To prove that all the terms in the LHS are equal when A.M=G.M...

Question

I have seen in numerous examples that in the inequality of $\dfrac{x_1+x_2+x_3+\cdots+x_{n}}{n}\geq\sqrt[n]{x_1x_2x_3\cdots x_n}$ when the equality holds, $x_1=x_2=x_3=\cdots=x_{n}$ would be true.

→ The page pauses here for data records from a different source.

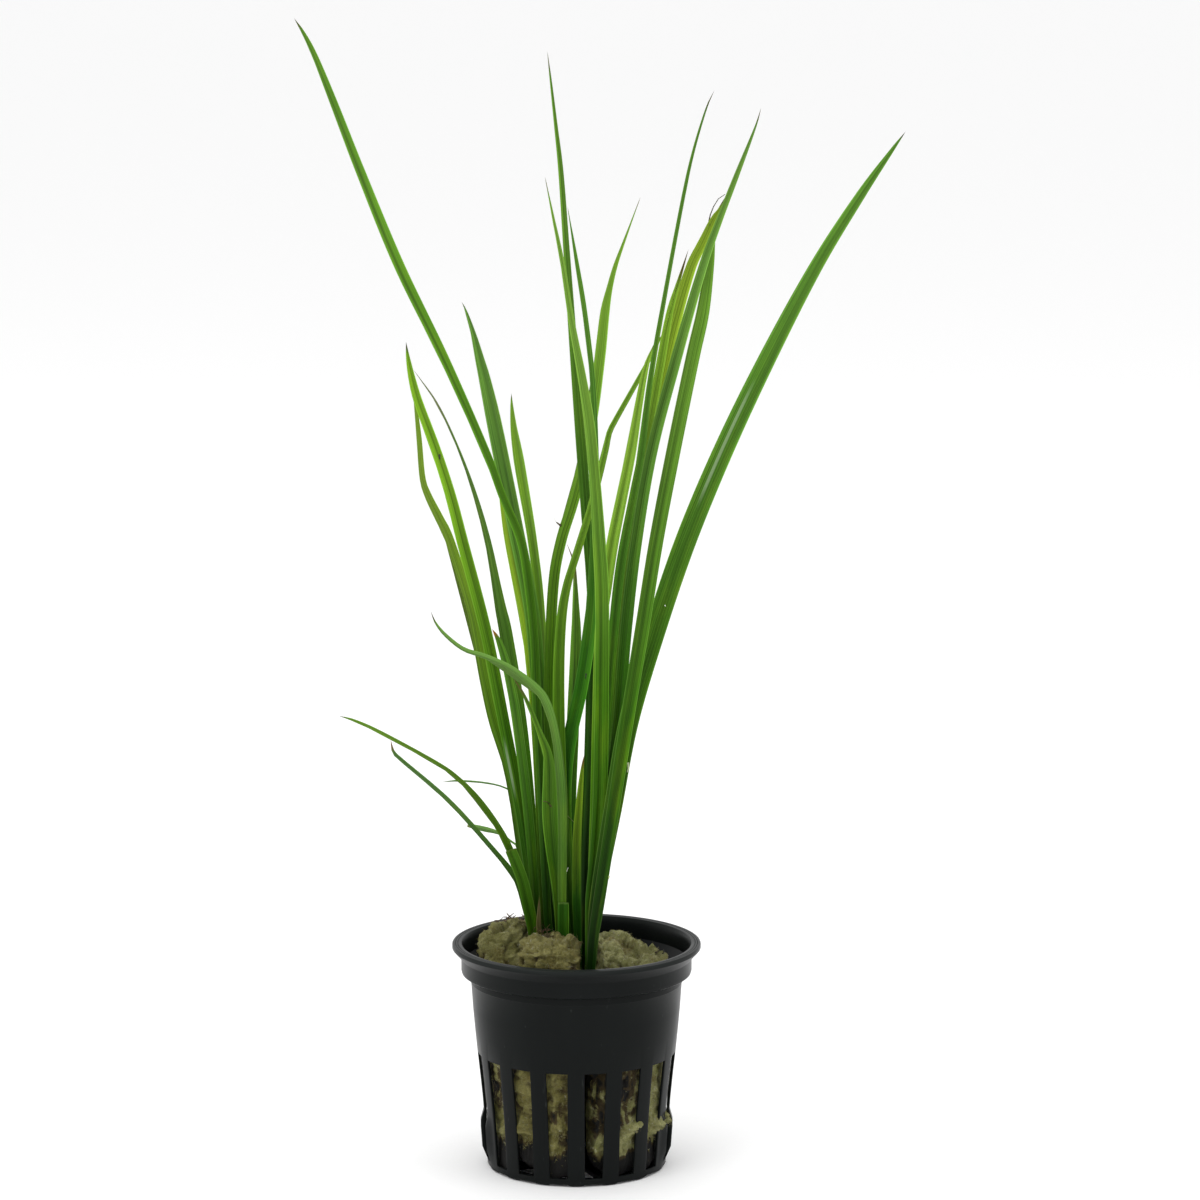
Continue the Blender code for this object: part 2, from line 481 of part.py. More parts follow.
def leaf_rings(leaf):
    """Points along the leaf, closer where it bends, with the direction at each and its place 0 to 1."""
    stations = leaf_stations(leaf)
    fine = [spline(stations, i / 400) for i in range(401)]
    along = [(fine[min(i + 4, 400)].xyz - fine[max(i - 4, 0)].xyz).normalized() for i in range(401)]
    spent = [0.0]
    for i in range(400):
        step = (fine[i + 1].xyz - fine[i].xyz).length / RING_PITCH
        spent.append(spent[-1] + step + along[i].angle(along[i + 1], 0.0) / RING_BEND)
    count = max(5, round(spent[-1]) + 1)
    picks = [min(range(401), key=lambda i: abs(spent[i] - spent[-1] * k / count)) for k in range(count + 1)]
    return [(fine[pick], along[pick], place / count) for place, pick in enumerate(picks)]


def leaf_section(leaf, ring):
    """Left margin, keel, right margin and channel of the folded blade at one ring."""
    station, along, place = ring
    turn = math.radians(leaf.turn) * place
    facing = Vector((math.sin(turn), -math.cos(turn), 0.0))
    side = along.cross(facing).normalized()
    keel = side.cross(along).normalized() * -leaf.keel
    half = max(station.w, 0.3) / math.cos(turn) / 2
    thickness = min(max(0.16 * station.w + 0.1, 0.26), 0.6)
    centre = station.xyz
    margin = keel * (-half * math.tan(FOLD))
    return [centre - side * half + margin,
            centre + keel * (thickness / 2),
            centre + side * half + margin,
            centre - keel * (thickness / 2)]


def build_leaf(leaf, material):
    """Pull the foot section along the leaf ring by ring and draw the end to one point."""
    rings = leaf_rings(leaf)
    bm = bmesh.new()
    cap = bm.faces.new([bm.verts.new(point) for point in leaf_section(leaf, rings[0])])
    last = None if leaf.blunt else -1
    for ring in rings[1:last]:
        grown = bmesh.ops.extrude_face_region(bm, geom=[cap, *cap.edges])["geom"]
        cap = next(item for item in grown if isinstance(item, bmesh.types.BMFace))
        for vert, point in zip([loop.vert for loop in cap.loops], leaf_section(leaf, ring)):
            vert.co = point
    tip = cap.calc_center_median() if leaf.blunt else rings[-1][0].xyz
    bmesh.ops.poke(bm, faces=[cap])["verts"][0].co = tip
    bmesh.ops.triangulate(bm, faces=bm.faces)
    finish(bm, leaf.name, material)


def build_crown(name, place, spread, material):
    """A squat rootstock with a flat top just under the leaf feet."""
    bm = bmesh.new()
    bmesh.ops.create_uvsphere(bm, u_segments=10, v_segments=7, radius=1.0)
    top = LEAF_FOOT - 1.5 * GAP
    bmesh.ops.scale(bm, vec=(*spread, CROWN_HEIGHT), verts=bm.verts)
    bmesh.ops.translate(bm, vec=(*place, top - 0.35 * CROWN_HEIGHT), verts=bm.verts)
    for vert in bm.verts:
        vert.co.z = min(vert.co.z, top)
    bmesh.ops.dissolve_limit(bm, angle_limit=math.radians(1), verts=bm.verts, edges=bm.edges)
    bmesh.ops.triangulate(bm, faces=bm.faces)
    finish(bm, name, material)


def build_plant():
    greens = {tone: plain_material(f"{tone} leaf", colour, 0.45) for tone, colour in TONES.items()}
    for leaf in LEAVES:
        build_leaf(leaf, greens[leaf.tone])
    rootstock = plain_material("brown rootstock", (0.090, 0.055, 0.025), 0.85)
    for name, (place, spread) in CROWNS.items():
        build_crown(name, place, spread, rootstock)


def main():
    clear_scene()
    build_pot()
    build_wool()
    build_plant()


main()
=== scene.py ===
"""Looks of the potted Cyperus helferi: satin black net pot, damp mineral wool and grassy leaves.

Sizes are millimetres until a mesh is finished, which turns them into metres. A leaf is drawn, like its solid,
as points (x, z, width) on the plane y = 0 seen from EYE, and each point slides along its sight line to the
leaf's own depth.
"""
import math
import random
from collections import namedtuple

import bmesh
import bpy
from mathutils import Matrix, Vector, noise
from mathutils.bvhtree import BVHTree


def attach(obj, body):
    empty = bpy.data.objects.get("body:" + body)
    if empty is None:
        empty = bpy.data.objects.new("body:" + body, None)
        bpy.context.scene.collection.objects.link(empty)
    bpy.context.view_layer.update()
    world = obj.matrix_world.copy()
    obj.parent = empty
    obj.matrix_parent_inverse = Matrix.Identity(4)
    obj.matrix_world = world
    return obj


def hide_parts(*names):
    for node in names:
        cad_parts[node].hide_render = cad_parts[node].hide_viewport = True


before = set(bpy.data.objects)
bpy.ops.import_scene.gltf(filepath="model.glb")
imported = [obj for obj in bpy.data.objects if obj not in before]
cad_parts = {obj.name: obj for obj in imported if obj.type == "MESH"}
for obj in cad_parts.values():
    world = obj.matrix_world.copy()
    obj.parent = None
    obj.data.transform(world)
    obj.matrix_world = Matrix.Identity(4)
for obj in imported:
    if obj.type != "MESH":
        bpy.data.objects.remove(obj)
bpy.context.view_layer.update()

MM = 0.001
EYE = Vector((5.2, -1000.0, 294.0))
CAMERA_TILT = math.radians(80.52)
CAMERA_LENS = 139.2

# Pot: SLOT_CUT and BASE_CUT are half the first width of an opening in the wall and in the base, and nothing
# inside CORE_RADIUS belongs to the wall
POT_HEIGHT = 50.4
LIP_RADIUS = 27.5
LIP_INNER_RADIUS = 25.4
COLLAR_RADIUS = 25.5
COLLAR_FOOT = 43.9
WALL_TOP_RADIUS = 23.4
SLOT_RADIUS = 22.0
BULGE = 1.0
FOOT_RADIUS = 19.5
WALL = 0.6
BASE = 1.2
ABOVE_BASE = 1.25
CORE_RADIUS = 15.0
SLOTS = 16
STEPS_PER_SLOT = 12
SECTOR = math.tau / SLOTS
STEP = math.tau / (SLOTS * STEPS_PER_SLOT)
SLOT_CUT = 3 * STEP
BASE_CUT = 8 * STEP
SLOT_TOP = 26.0
SLOT_BOTTOM = 1.8
SLOT_TOP_WIDTH = 4.85
SLOT_BOTTOM_WIDTH = 3.9
SPOKE_WIDTH = 2.6
HUB_RADIUS = 7.0
RING_RADIUS = 16.5

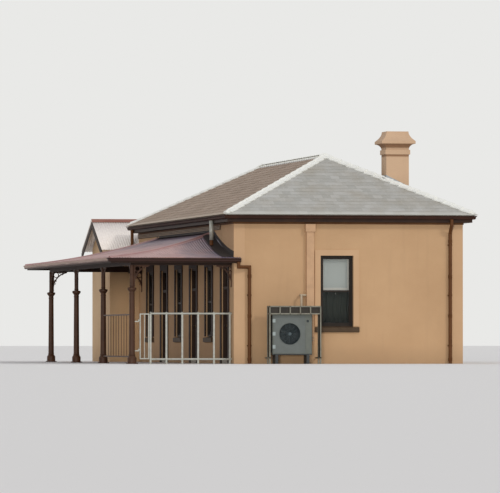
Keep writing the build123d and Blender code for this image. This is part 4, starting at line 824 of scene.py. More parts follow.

I knew it for sure when it came to two terms because I could prove that using quadratic equations such as: $$x_1+x_2= 2\sqrt{x_1x_2}\Rightarrow x_1^2+x_2^2+2x_1x_2-4x_1x_2=(x_1-x_2)^2=0\Rightarrow x_1=x_2$$. I also thought that I could prove using binomials for number of terms more than 2, but I couldn't manage to find a general way to prove it for all $n\geq 2$ where $n\in\mathbb{N}$. Perhaps induction might work, but I can't get away with the algebra, what are your suggestions?

Answer 1

Note that:

$$\frac {\sum x_i}{n}\geq\sqrt[n]{\prod x_i}\iff\log \left({\frac {\sum x_i}{n}} \right)\geq \frac{\sum \left(\log x_i\right)}{n}$$

and for convexity properties equality holds if and only if: $$x_1=x_2=...=x_n$$

Answer 2

Another way to prove it is by Lagrange's multipliers.

Consider the function:

$$F(x_i)=\frac {\sum x_i}{n}-\sqrt[n]{\prod x_i}\geq0$$

and suppose wlog

$${\prod x_i}=1\implies F(x_i)=\frac {\sum x_i}{n}-1\geq0$$

the condition for the minimum of F is given by

$$\frac{\partial F}{\partial x_i}=\frac1n=\frac{\lambda}{x_i}\implies x_1=x_2=...=x_n=1$$